Now our immediate reaction here is to say, “Love! I read it through love!” (And then join hands and sing “A Common Love” in four-part harmony.) And that may be true. But if we dig a little deeper into our understanding of the word, we may find that even our reaction to this question comes from the fear that we might be doing it wrong. So, we need to ask ourselves a couple of questions. Here is the first one. Do I leave room for God to be God? Have I spent my life assembling my doctrines and theology so neatly that there is no room for eraser marks? Is it so important to me that I have it right that I could confidently put into a one-page (or 50-page) outline everything that is true about God and the Bible and what is allowed and what is not allowed? Do I recite that outline to anyone who asks and make it top priority that my life in no way contradicts the outline? Have I put God into such a small box in order to make him familiar, that I have actually made him unrecognizable? If so, I am reading through fear. Fear that I might get something wrong and therefore lose it all. Fear that if I don’t cross every “t” and dot every “i,” I may anger the God that I revere. Maybe I say I believe in salvation through Jesus, but I live as though I believe I could lose it if I read from the “wrong” translation or worship in the “wrong” way. So, I make my thesis, and I decide that I will defend it until the day I die. And I view anyone who would question it as an enemy. My thesis and my identity are so thickly intertwined that if I let anyone take a red pen to it, I wouldn’t be able to look at myself in the mirror. The fear of what would happen if I admit that my outline may be flawed keeps me from ever reexamining it – even when new information and life experiences would prompt such an examination. All of these things keep me from interacting with the word in a fresh and active way. The Bible can no longer do a work in me. The work was done, the time card punched, and from here on out I read everything through the lens of that earlier work.

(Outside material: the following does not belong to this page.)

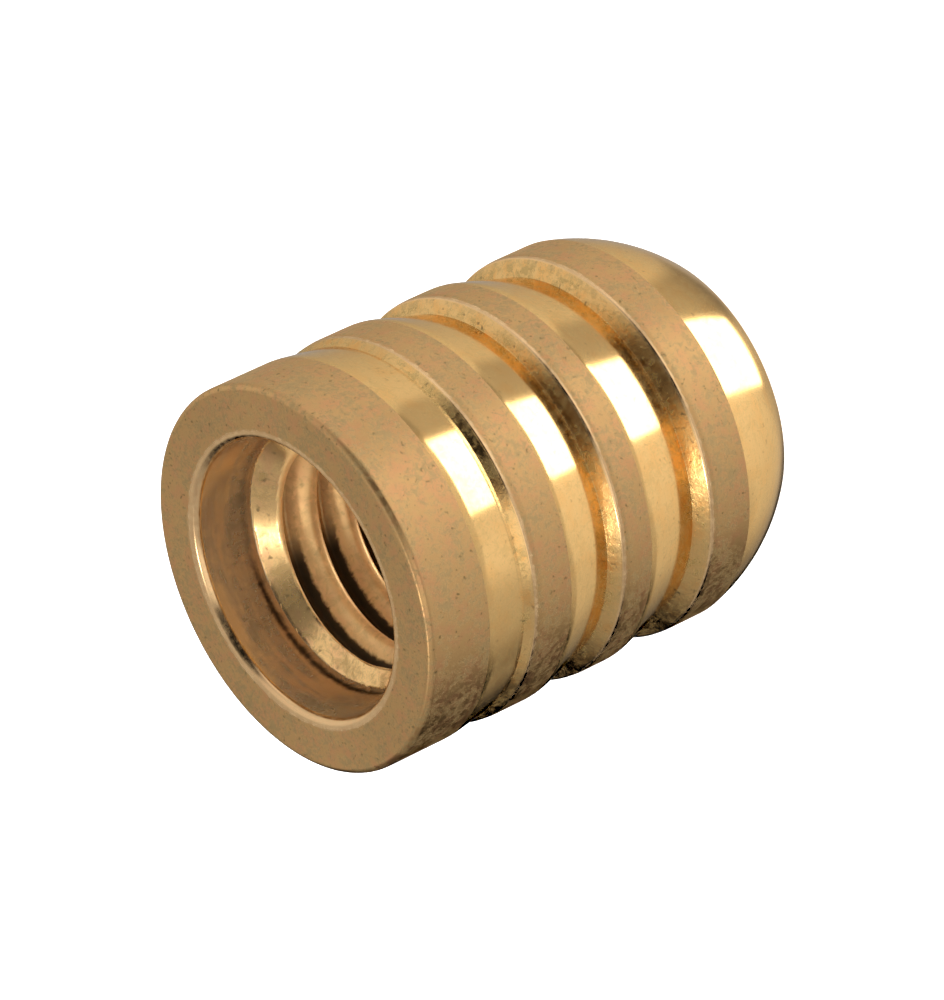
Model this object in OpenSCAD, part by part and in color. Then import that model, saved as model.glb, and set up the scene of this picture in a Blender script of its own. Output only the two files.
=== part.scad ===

A deeply learned lesson for me is that any time we in our human minds believe that we have figured out the infinite God of the universe and everything that he desires, we can be sure that we are wrong. And our fear of being wrong leads us to the worst kind of wrongness – the kind that clusters and alienates. Which brings me to the second question. Am I willing to listen to people who disagree with me? And not only am I willing to listen, am I willing to struggle with what they have to say? Am I willing to accept that someone who practices their faith in a way that is different than my way may actually have something to offer? Instead of listening to other Christian sects and even to other religious groups and determining what good I can glean from their perspective, do I immediately shut them down out of fear that I might find out I was wrong about something? If I read the Apocrypha or attend an Ash Wednesday service does that mean I am disparaging the importance of the Protestant movement? If I eat dinner with a Muslim am I turning my back on Jesus? If I let the homosexual couple come to my church am I condoning their lifestyle? If I let a woman preach am I saying that 1 Timothy wasn’t inspired? Where does this line of questioning end? Are we so insecure in our salvation that we cannot discuss even minor doctrinal issues? Are we so afraid of other interpretations of Scripture that we cannot even bring ourselves to read a different view than the one we’ve been taught? If I say that I love Jesus, but I cannot sit down at the table with someone whose beliefs scare me, I might not know the Jesus I love very well. I am reading the Bible through fear. The fear that whispers, “Life is about protecting myself.”
If I read the Bible through the filter of love, the entire story takes on a whole new life. When I read it through love I see the undying affection of a Father for his children. I see a deep and abiding love for the people in the world that I would most quickly avoid. I see room for everyone to use their God-given gifts in a spirit of cooperation rather than in competition and hierarchy. I see that God loves me enough to hold me through my questions and the things that I don’t yet understand. I no longer see God at a chalkboard giving tally marks to my failings. Instead, I see him in my bathroom floor holding me through my tears. I no longer see the “other” as a threat to the validity of who I am. I see them as a different and beautiful expression of the image of God. And this kind of love – this sets the world on fire. This is the kind of love that Jesus came and gave. And the religious people hated him for it. He terrified them. This is the kind of love that our faith hinges on. When you experience a believer who reads the Bible through love, it is a far cry from experiencing one who reads it through fear. And the world can see the difference in a second. Fear and arrogance reek of insecurity. Love, well, love reeks of love. So, I’m renovating my filter. I’m pulling out the strands that left me feeling insecure and competitive and afraid. And I’m weaving in the truth of what the Bible shows me about the heart of Jesus. The good news is that no matter how calcified our filters may be, we CAN rewire them. But we can only do it if we stop living in fear. “There is no fear in love, but perfect love casts out fear. For fear has to do with punishment, and whoever fears has not been perfected in love” (1 John 4:18).